KBRT - Wabah Penyakit Mulut dan Kuku (PMK) kembali menghantui para peternak di Trenggalek. Sejak merebaknya kasus ini pada Desember 2024, banyak peternak yang harus menanggung kerugian akibat sapi mereka terinfeksi.
Penurunan harga jual, biaya pengobatan yang membengkak, serta kekhawatiran kehilangan hewan ternak menjadi beban berat yang harus mereka hadapi.
"Gejala PMK pada sapi saya diawali dengan mengurangnya nafsu makan, lalu mulutnya terus menerus berliur dan mengeluarkan bau yang tak sedap. Tetapi setelah saya datangkan dokter hewan yang memberikan suntikan dan vitamin sapi saya kembali memiliki nafsu makan,” ujar Heru Priyanto (61), seorang peternak di Dusun Wadi Lor, Desa Ngadirenggo Kecamatan Pogalan..
Heru mengaku bahwa ia peternak pertama di desanya yang terdampak wabah PMK.Ia menuturkan bahwa sapinya terjangkit wabah pada tanggal 19 Desember 2024.
Heru melanjutkan ceritanya “saya sangat panik, setelah 4 hari terjangkit PMK tepatnya pada tanggal 23 Desember, setelah pulang dari sawah 1 ekor sapi saya sudah terbujur kaku tak bernyawa.

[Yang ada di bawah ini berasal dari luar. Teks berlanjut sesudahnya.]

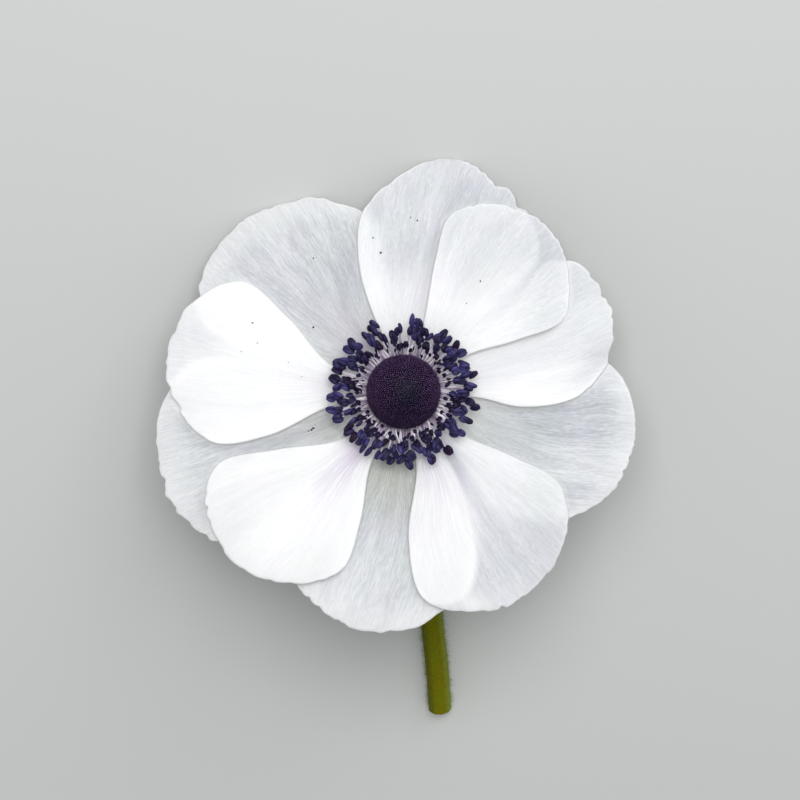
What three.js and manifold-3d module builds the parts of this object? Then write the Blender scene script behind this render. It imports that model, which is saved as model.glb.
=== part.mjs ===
// Anemone flower, picked. It lies on its stem and on the tips of two petals, with its face up.
// Lengths are in millimetres and +Z is up. The origin is on the surface that the flower lies on,
// under the middle of the whole flower with its stem.

import * as THREE from 'three';
import { mergeVertices } from 'three/addons/utils/BufferGeometryUtils.js';
import Module from 'manifold-3d';

const wasm = await Module();
wasm.setup();

// The head is the receptacle, petals, stamens and pistils. Its own frame has +Z out of the face,
// and HEAD_CENTRE is the place of that frame's origin, at the middle of where the petals join.
const HEAD_TILT = THREE.MathUtils.degToRad(30);
const HEAD_CENTRE = new THREE.Vector3(1.337, 22.235, 20.5);

// Petals. The claw is the narrow foot by which a petal joins the receptacle.
const CLAW_RADIUS = 5.5;
const PETAL_REACH = 39;
const PETAL_THICKNESS = 0.75;
const PETAL_ROWS = 12;
const PETAL_COLUMNS = 10;
const SHOULDER_POINT = 3;
const RIM_RUFFLES = 7;

// How high a layer of petals starts, how it rises, arches over and curls down towards its tips.
const BACK = { start: -1.4, rise: 2.6, arch: 2.2, curl: 1.6 };
const MIDDLE = { start: -0.3, rise: 4.2, arch: 3.3, curl: 1.3 };
const FRONT = { start: 0.8, rise: 6.2, arch: 4.4, curl: 1.1 };

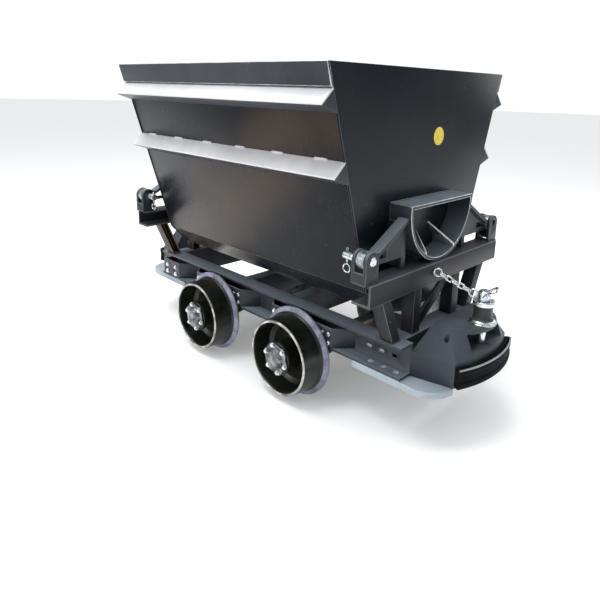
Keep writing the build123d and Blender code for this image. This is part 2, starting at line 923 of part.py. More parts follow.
def hat_bolt(x, z, side):
    """Hexagon bolt through a hat plate."""
    face = bar_flange_edge + hat_proud
    low, high = sorted((side * (face - hat_plate - 8), side * face))
    shank = rod_y(x, z, bolt_radius, low, high)
    low, high = sorted((side * face, side * (face + bolt_head)))
    head = extrude(
        Plane.XZ.offset(-low) * Pos(x, z) * RegularPolygon(bolt_head_radius, 6),
        high - low,
        dir=(0, 1, 0),
    )
    return shank + head


def drilled(plate, places, side):
    """A hat plate with its bolt holes."""
    low, high = sorted((side * (bar_flange_edge + hat_proud), side * (bar_flange_edge - hat_plate)))
    for x, z in places:
        plate -= rod_y(x, z, bolt_radius, low, high)
    return plate


corner_names = {
    "near_left": (half_base, -1),
    "near_right": (half_base, 1),
    "far_left": (-half_base, -1),
    "far_right": (-half_base, 1),
}
hats = []
hat_bolts = []
pedestals = []
axle_nuts = []
for name, (wheel_x, side) in corner_names.items():
    save(f"wheel_{name}", wheel(wheel_x, side))
    save(f"bearings_{name}", *bearings(wheel_x, side))
    save(f"hub_cover_{name}", *hub_cover(wheel_x, side))
    axle_nuts.append(axle_nut(wheel_x, side))
    pedestals.append(pedestal(wheel_x, side))
    offsets = (-bolt_far, -bolt_near, bolt_near, bolt_far)
    places = [(wheel_x + offset, z) for offset in offsets for z in bolt_rows]
    hat = hat_piece(wheel_x - hat_half_length, wheel_x + hat_half_length, hat_foot, hat_foot, side)
    hats.append(drilled(hat, places, side))
    hat_bolts += [hat_bolt(x, z, side) for x, z in places]

end_bolt_x = (-end_hat_outer + end_hat_bolt_inset, -end_hat_inner - end_hat_bolt_inset)
end_places = [(x, z) for x in end_bolt_x for z in bolt_rows]
end_hat = hat_piece(-end_hat_outer, -end_hat_inner, 0, hat_foot, -1)
end_hat = drilled(end_hat, end_places, -1)
end_bolts = [hat_bolt(x, z, -1) for x, z in end_places]
save("axle_near", axle(half_base))
save("axle_far", axle(-half_base))
save("axle_nuts", *axle_nuts)
save("axle_pedestals", *pedestals)
save("hat_plates", *hats, end_hat, other_end(end_hat))
save("hat_bolts", *hat_bolts, *end_bolts, *map(other_end, end_bolts))

# ---- drawheads and couplings --------------------------------------------------------------
front_sagitta = head_front - head_corner
front_radius = (head_half_front**2 + front_sagitta**2) / (2 * front_sagitta)
front_centre = head_front - front_radius


def drawhead():
    """Cast drawhead with its hood, coupling mouth and coupling pin socket, at the +X end."""
    low_edges = [
        Line((bar_half_length, -head_half_back), (head_corner, -head_half_front)),
        ThreePointArc((head_corner, -head_half_front), (head_front, 0), (head_corner, head_half_front)),
        Line((head_corner, head_half_front), (bar_half_length, head_half_back)),
        Line((bar_half_length, head_half_back), (bar_half_length, -head_half_back)),
    ]
    low_face = make_face(low_edges)
    base = extrude(Pos(0, 0, head_floor) * low_face, head_lip - head_floor, dir=(0, 0, 1))
    high_edges = [
        Line((roof_back, -roof_half), (roof_corner, -roof_half)),
        ThreePointArc((roof_corner, -roof_half), (roof_front, 0), (roof_corner, roof_half)),
        Line((roof_corner, roof_half), (roof_back, roof_half)),
        Line((roof_back, roof_half), (roof_back, -roof_half)),
    ]
    high_face = make_face(high_edges)
    hood = loft([Pos(0, 0, head_lip) * low_face, Pos(0, 0, roof_top) * high_face], ruled=True)
    head = base + hood
    mouth_top = roof_top - roof_thickness
    head -= block(mouth_back, head_front + 5, -mouth_half, mouth_half, mouth_floor, mouth_top)
    for low, high in ((-mouth_half - 60, -core_wall / 2), (core_wall / 2, mouth_half + 60)):
        core_floor = head_floor + core_wall
        head -= block(bar_half_length, core_front, low, high, core_floor, mouth_floor - core_wall)
    head -= rod_z(coupler_x, 0, coupler_radius + body_gap, coupler_socket_floor, roof_top)
    for side in (-1, 1):
        hole_x, hole_y = head_hole
        head -= rod_z(hole_x, side * hole_y, head_hole_radius, head_floor, roof_top)
    return head


def buffer_pad():
    """Curved buffer block across the drawhead's front face."""
    outer_radius = front_radius + buffer_thickness
    ring = rod_z(front_centre, 0, outer_radius, buffer_bottom, buffer_top)
    ring -= rod_z(front_centre, 0, front_radius, buffer_bottom, buffer_top)
    window = block(
        front_centre,
        front_centre + outer_radius + 1,
        -buffer_half,
        buffer_half,
        buffer_bottom,
        buffer_top,
    )
    return ring & window


collar_top = roof_top + collar_base + collar_neck + collar_lip


def pin_collar():
    """Flanged collar on the drawhead roof that guides the coupling pin."""
    neck_foot = roof_top + collar_base
    collar = rod_z(coupler_x, 0, collar_base_radius, roof_top, neck_foot)
    collar += rod_z(coupler_x, 0, collar_neck_radius, neck_foot, neck_foot + collar_neck)
    collar += rod_z(coupler_x, 0, collar_lip_radius, neck_foot + collar_neck, collar_top)
    return collar - rod_z(coupler_x, 0, coupler_radius + body_gap, roof_top, collar_top)


head_foot = collar_top + body_gap
head_peak = head_foot + head_height
bail_pivot = head_foot + head_height / 2
anchor_eye_x = beam_front + eye_radius + eye_wire - 1
eye_height = head_foot + eye_radius + eye_wire + body_gap
eye_reach = head_radius + eye_radius + eye_wire - 1
chain_turn = math.degrees(math.atan2(-anchor_y, coupler_x - anchor_eye_x))
head_place = Pos(coupler_x, 0, 0) * Rot(0, 0, chain_turn)


def coupling_pin():
    """Coupling pin with a round head, a cross bore for its handle and an eye for the chain."""
    shank = rod_z(0, 0, coupler_radius, coupler_foot, head_foot)
    head = rod_z(0, 0, head_radius, head_foot, head_peak)
    bore = rod_y(0, bail_pivot, bail_stub_radius + pin_clearance, -head_radius, head_radius)
    eye = Pos(-eye_reach, 0, eye_height) * Rot(90, 0, 0) * Torus(eye_radius, eye_wire)
    eye -= rod_z(0, 0, head_radius - 1, head_foot, head_peak)
    return head_place * (shank + head + eye - bore)


def bail():
    """Bent wire handle that swings about the coupling pin's cross bore."""
    handle = rod_y(0, 0, bail_stub_radius, -bail_half_width, bail_half_width)
    for side in (-1, 1):
        handle += rod_z(0, side * bail_half_width, bail_wire, -bail_wire, bail_height)
    handle += rod_y(0, bail_height, bail_wire, -bail_half_width - bail_wire, bail_half_width + bail_wire)
    return head_place * Pos(0, 0, bail_pivot) * Rot(0, bail_lean, 0) * handle


def chain_anchor():
    """Welded eye on the stand beam that holds the retaining chain, at the +X end."""
    place = Pos(anchor_eye_x, anchor_y, anchor_z) * Rot(0, 0, chain_turn) * Rot(90, 0, 0)
    eye = place * Torus(eye_radius, eye_wire)
    behind = block(beam_back, beam_front, anchor_y - 20, anchor_y + 20, anchor_z - 20, anchor_z + 20)
    return eye - behind


def chain_link(pitch):
    """Oval chain link along X, lying flat, centred on the origin."""
    length = pitch + 2 * chain_wire + link_play
    straight = length - 2 * link_bend
    bend = Torus(link_bend, chain_wire)
    reach = 2 * link_bend + straight
    right = bend & block(0, reach, -reach, reach, -reach, reach)
    left = bend & block(-reach, 0, -reach, reach, -reach, reach)
    whole = Pos(straight / 2, 0, 0) * right + Pos(-straight / 2, 0, 0) * left
    for side in (-1, 1):
        whole += rod_x(side * link_bend, 0, chain_wire, -straight / 2, straight / 2)
    return whole


def chain():
    """Retaining chain from the anchor eye down to the coupling pin's eye, at the +X end."""
    start = Vector(anchor_eye_x, anchor_y, anchor_z)
    turn = math.radians(chain_turn)
    end = Vector(coupler_x - eye_reach * math.cos(turn), -eye_reach * math.sin(turn), eye_height)
    along = (end - start).normalized()
    first = eye_radius - eye_wire
    span = (end - start).length - 2 * first - last_link_slack
    pitch = span / link_count
    sideways = Vector(0, 0, 1).cross(along).normalized()
    links = []
    reach = first
    for index in range(link_count):
        last = index == link_count - 1
        size = pitch + (last_link_slack if last else 0)
        middle = start + along * (reach + size / 2)
        up = along.cross(sideways)
        normal = up if index % 2 == 0 else sideways
        links.append(Plane(origin=middle, x_dir=along, z_dir=normal) * chain_link(size))
        reach += size
    return links


near_head = drawhead()
save("drawhead_near", near_head)
save("drawhead_far", other_end(near_head))
save("buffer_pad_near", buffer_pad())
save("buffer_pad_far", other_end(buffer_pad()))
save("pin_collars", pin_collar(), other_end(pin_collar()))
save("coupling_pin_near", coupling_pin())
save("coupling_pin_far", other_end(coupling_pin()))
save("bail_near", bail())
save("bail_far", other_end(bail()))
save("chain_anchors", chain_anchor(), other_end(chain_anchor()))
near_chain = chain()
save("chain_near", *near_chain)
save("chain_far", *map(other_end, near_chain))
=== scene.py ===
import json
import math

import bmesh
import bpy
from mathutils import Matrix, Vector


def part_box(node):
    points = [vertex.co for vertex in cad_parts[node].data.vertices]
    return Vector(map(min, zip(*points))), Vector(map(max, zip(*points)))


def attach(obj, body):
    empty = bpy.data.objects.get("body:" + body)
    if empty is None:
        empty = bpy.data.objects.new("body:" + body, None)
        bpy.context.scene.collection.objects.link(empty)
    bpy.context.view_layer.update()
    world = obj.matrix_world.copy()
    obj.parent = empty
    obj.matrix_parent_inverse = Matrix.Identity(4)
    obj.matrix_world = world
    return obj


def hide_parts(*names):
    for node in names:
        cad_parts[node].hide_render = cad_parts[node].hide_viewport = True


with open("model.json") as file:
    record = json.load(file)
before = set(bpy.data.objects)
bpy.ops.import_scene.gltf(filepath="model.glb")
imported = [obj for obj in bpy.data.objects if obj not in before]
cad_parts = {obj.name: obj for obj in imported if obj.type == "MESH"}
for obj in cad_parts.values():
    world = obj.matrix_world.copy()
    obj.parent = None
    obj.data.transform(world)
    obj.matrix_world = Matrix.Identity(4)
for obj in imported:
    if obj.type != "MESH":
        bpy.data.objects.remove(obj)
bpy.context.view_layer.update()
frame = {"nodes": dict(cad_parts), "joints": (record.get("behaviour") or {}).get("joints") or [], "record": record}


# ---- Camera -------------------------------------------------------------------------------
# The eye stands off the near left corner of the cart, just under the height of its rim, and
# looks down a little, with the cart high in the frame.
eye = Vector((1.6856, -1.7041, 1.1860))
turn, tilt, roll = (math.radians(angle) for angle in (44.217, 12.957, 1.633))
sensor_width = 36.0
focal_ratio = 0.91547
back = Vector((math.sin(turn) * math.cos(tilt), -math.cos(turn) * math.cos(tilt), math.sin(tilt)))
level = Vector((math.cos(turn), math.sin(turn), 0))
rise = back.cross(level)
right = level * math.cos(roll) + rise * math.sin(roll)
upward = rise * math.cos(roll) - level * math.sin(roll)
camera_data = bpy.data.cameras.new("camera")
camera_data.sensor_width = sensor_width
camera_data.lens = sensor_width * focal_ratio
camera_data.shift_x = -0.0133
camera_data.shift_y = -0.1417
camera = bpy.data.objects.new("camera", camera_data)
camera.matrix_world = Matrix((right, upward, back)).transposed().to_4x4()
camera.location = eye
bpy.context.collection.objects.link(camera)
bpy.context.scene.camera = camera
bpy.context.scene.view_settings.view_transform = "Standard"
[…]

Padahal saya sudah lega mengira sapi saya sembuh.”
Sehari setelah menguburkan sapinya, Heru kembali harus menelan pil pahit manakala seekor sapinya yang tersisa juga harus mati karena wabah PMK.
“Saya sangat terpukul, karena sebelumnya seekor sapi jantan saya telah ditawar 25 juta, kalau saya taksir kerugian 50 juta rupiah telah saya dapati,” katanya.
Selanjutnya para peternak di Dusun Wadi Lor mulai banyak yang terinfeksi wabah PMK, sesuai dengan cerita Heru sekitar 20 sampai 25 peternak telah terdampak wabah ini.
“Kalau untuk jumlah pastinya saya kurang tahu tetapi saya meyakini hampir keseluruhan peternak di Dusun ini terinfeksi wabah PMK dan tidak sedikit sapi yang mati karenanya. Sebagian sapi yang sembuh adalah sapi yang mendapat perawatan dan pencegahan lebih awal,” paparnya.
Heru mengaku sangat menyayangkan Dinas Peternakan kurang tanggap dalam menanggulangi wabah PMK di Trenggalek, karena menurutnya wabah ini menyebar dan juga merenggut nyawa hewan ternak dengan cepat
“Selayaknya Dinas Peternakan memberitahukan kepada masyarakat luas tentang wabah PMK dan menghimbau untuk segera melakukan pencegahan agar mengurangi kerugian,” cakapnya lugas.

Begitu juga terjadi pada Suyanto (66), salah satu peternak di Dusun Gebang, Desa Ngadirejo, Pogalan menambahkan cerita. Ia awalnya kebingungan saat ditanya mengenai PMK pada kunjungan jurnalis Kabar Trenggalek ke rumahnya (13/02/25). Tetapi setelah mendengar kata Aratan (wabah dalam bahasa jawa), seketika ia teringat dengan satu ekor sapinya yang ia jual murah karena terkena penyakit.
“Kalau tidak salah sekitar tanggal 5 atau 6 Januari 2025, sapi saya terkena wabah, awalnya sapi saya kehilangan nafsu makan lalu mulutnya selalu mengeluarkan air liur,” jelasnya.
Selanjutnya Suyanto mendatangkan Mantri (Dokter Hewan) esok harinya, selain disuntik Suyanto juga diberi vitamin untuk diberikan ke ternaknya oleh Dokter Hewannya.
“Setelah diobati sapi saya tak kunjung mendapatkan kesembuhannya. 2 hari setelahnya saya memilih untuk menjual satu-satunya sapi saya, karena hampir seluruh peternak di Dusun Gebang telah terdampak dan tidak sedikit yang mati sia sia,” ujarnya.
Sapi jantan Suyanto hanya laku dengan harga 9 juta, padahal ia mengaku sapinya pernah ditawar 19 juta jauh sebelum PMK datang.
“Saya khawatir daripada mati sia sia lebih baik saya jual walaupun dengan harga yang murah, karena biaya perawatan seperti kunir dan gula merah yang disarankan juga tidak terjangkau harganya. Saya hanya bisa berserah dan berharap semoga program gadai sapi seperti dulu diadakan lagi agar orang orang seperti saya dapat memelihara sapi kembali,” tandasnya.